5 October 2005 | by See all my reviews

You can't really love this picture, to be honest, though I really do want to love anything with Hepburn. In fact, this was the first time I ever caught myself thinking she'd put in a second-rate performance, but that's arguable - some will say that her boyishness actually was well done, and I can't entirely disagree with that.

The truth is that this movie is bursting with melodramatic affectation, and that is rather off-putting to us who are so used to the post-Brando state of character representation. We have to believe that the actor IS the character for the whole thing (writing, characterization, acting, everything) to be a success.

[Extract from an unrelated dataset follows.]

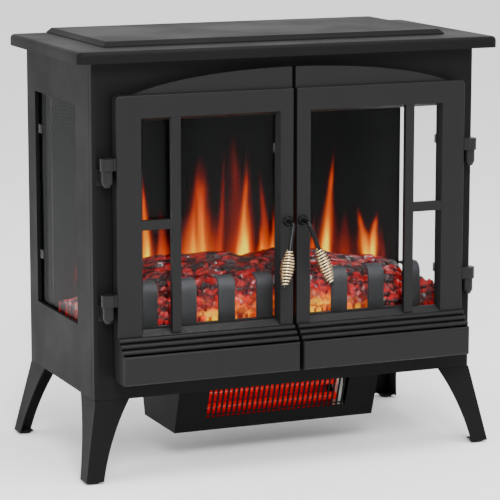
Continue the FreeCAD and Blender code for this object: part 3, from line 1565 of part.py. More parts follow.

If we are embarrassed by what we perceive as a bad performance, the whole thing's in danger of being embarrassing. Now I am no expert on 30s cinema, but I have seen a lot of this kind of thing originating from that decade and I kind of reckon it was the expected style of performance, still left-over from the silent days when body language was all a performer had. Knowing what Hepburn would be capable of bringing later, I think it can't be that she relied on the melodrama like a crutch - instead it's my feeling that she was too easily by Cukor's direction, since many of the other cast members act similarly.

The script is also weak, as it relies on the audience using their imagination far too much in order to fill in the gaps we assume exist in the novel. A good writer/director team will indicate passage of time more fluidly than this; we are left with a lurching sensation, like weeks or months have passed for the characters but not for us, and some might even be confused by the sudden shift of action. If it hadn't been for this clumsiness, I would have given the picture another star for scope.

The film gets the five stars I gave it for Cary Grant's performance, which is one of the best of his career, a superb, well rounded job, and of course it is good enough to deserve a recommendation for the film, even if everything else about it was not-so-good.